The Steadfast Lutherans blog has a nice article on this that I recommend, but I will quote a piece of it:
“Too easily we imagine that we at one time were among the ungodly, but now enjoy our own inherent righteousness, or“sanctification.” We behave as if that’s what keeps us right in God’s eyes. Far too many Christians, even those in the churches who bear Luther’s namesake, ignore the dual reality that the German reformer articulated in his famous dictum that we are simultaneously justified and ungodly: fully sinner and wholly saint at the same time.”
“The Latin phrase “simul iustus et peccator,” that a Christian is“simultaneously justified and a sinner,” is the hinge on which not only Lutheran pastoral care hangs, but Lutheran theology as a whole, especially as regards justification.” – Steadfast Lutherans
Ultimately this understanding comes from the simple acceptance of the entire Word of God on this matter as being true. There are many passages that teach the total sinlessness and past tense sanctified nature of the believer. Also true, is that many teach the sinfulness that still resides within us.
Rather than abrogate one with the other and miss out on half of the council of scripture, it is best to accept both as true and let this confession form the teaching. Before reading I recommend you take another spin through Romans 6 and 7. I will pull from the text but you will miss important themes without the full context.
|Believers are Presently Perfect|
You have heard that sanctification is a process? This isn’t necessarily an untrue thing depending on what sense you mean that in. If you’re speaking about the believer as a whole then yes. But with regards to the ‘new man’ it is not the case at all. Because of this I prefer words like Christification or Theosis to refer to a process. The term sanctified I feel is best used to refer to the saint nature of the Believer.

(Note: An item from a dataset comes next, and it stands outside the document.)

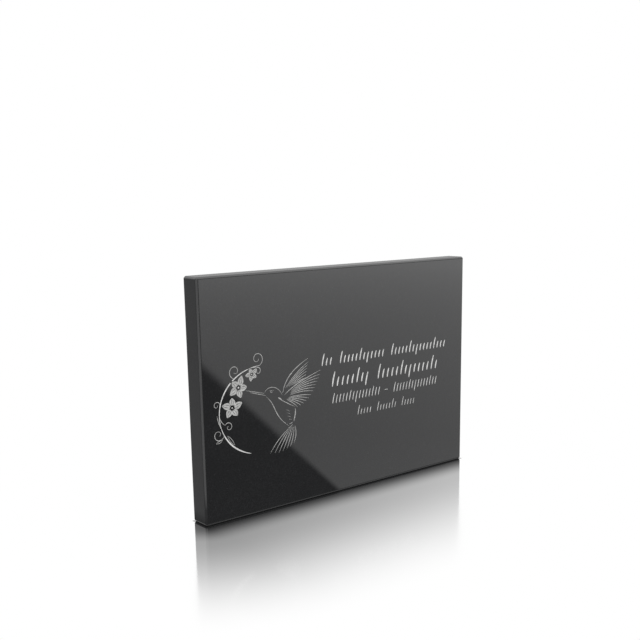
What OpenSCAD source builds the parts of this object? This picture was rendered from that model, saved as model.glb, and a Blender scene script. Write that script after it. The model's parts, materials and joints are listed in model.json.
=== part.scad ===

“9 Know ye not that the unrighteous shall not inherit the kingdom of God? Be not deceived: neither fornicators, nor idolaters, nor adulterers, nor effeminate, nor abusers of themselves with mankind, 10 Nor thieves, nor covetous, nor drunkards, nor revilers, nor extortioners, shall inherit the kingdom of God. 11 And such were some of you: but ye are washed, but ye are sanctified, but ye are justified in the name of the Lord Jesus, and by the Spirit of our God.” 1 Cor 6:9-11 KJV
Above notice that these words are in the past tense. Not only that, but they are juxtaposed against wicked sins that are no longer present in those being spoken to. This is a full and completed thing. He is not pointing to one day when it will take place, but presently speaking that it has.
What I want to point out above is that baptism is a past tense event performed upon the believer by God. In this act we are literally dead to sin and alive to righteousness.
become dead to the law
delivered from the law
our old man is crucified
freed from sin
death hath no more dominion over him
dead indeed unto sin
alive unto God
Don’t fight this teaching, it is true. The Believer is born again in the waters of their baptism. Holy and pure and dead to sin. Perfect in every way which Christ commanded (Matt 5:48). This is the merit Christ has won for us. An eternal perfection in word thought and deed, a new man created by the power of God unto salvation.
|Believers are Presently Sinners|
Just as the Bible teaches we are presently sinless, it also teaches us that we are sinners. Both are true at the exact same time. Just look at the Apostle Paul:
The obvious implication of the above verse is that since Paul was a sinner we should expect to be too. There are some groups out there that teach you are to expect to never sin at all, but look at Paul. Not only was he a sinner but he called himself the chiefest. Don’t fight it, it’s in the Bible just roll with it as true.
“7 But if we walk in the light, as he is in the light, we have fellowship one with another, and the blood of Jesus Christ his Son cleanseth us from all sin. 8 If we say that we have no sin, we deceive ourselves, and the truth is not in us. 9 If we confess our sins, he is faithful and just to forgive us our sins, and to cleanse us from all unrighteousness. 10 If we say that we have not sinned, we make him a liar, and his word is not in us.” 1 John 1:7-10 KJV
If you say you are not a sinner then you are a liar. John is saying this to believers, and he isn’t speaking of them before coming to faith for it speaks of being cleansed by Christ before calling you a sinner and then cleansing you again. Read the whole chapter and see for yourself. This is the Christian life of constant forgiveness in the waters of your baptism.
in my flesh
Above Paul speaks of what I can only describe as an internal tug of war between the new man and the old. The old man pulls and gains victory over the new, and the new pulls harder and gains victory over the old. This is an on-going struggle in our life. One side wicked and depraved, another sinless and perfect, each hating the other and seeking the upper hand.
|The Tug of War|
Below Paul describes this on-going struggle. My understanding is that rather than an “either/or” dichotomy scripture is teaching a “both/and”. At the same time that we are perfect in the eyes of God through the shed blood of Christ there is a struggle in the flesh during this life. Notice that Paul exhorts us to stand in this struggle and not yield to our wicked desires.
It is most simply understood that the Old Man is evil and the New Man is regenerated. The Old is sown in the earth upon our death and at that time this tug of war will be over. In the mean time each nature fights on.
It is my opinion that this struggle is for our own good. In this fight we must continually turn to Christ in faith, remember our baptism, seek absolution, hear the preaching of law & gospel, and receive the body and blood of Christ in bread and wine.
At the end of the day I find this understanding of scripture to be both clarifying and a great comfort. The fight is real and it is not made less important, but knowing that salvation isn’t hinged upon temporal success or failure in fighting the Old Man lets one place this burden on Christ in faith.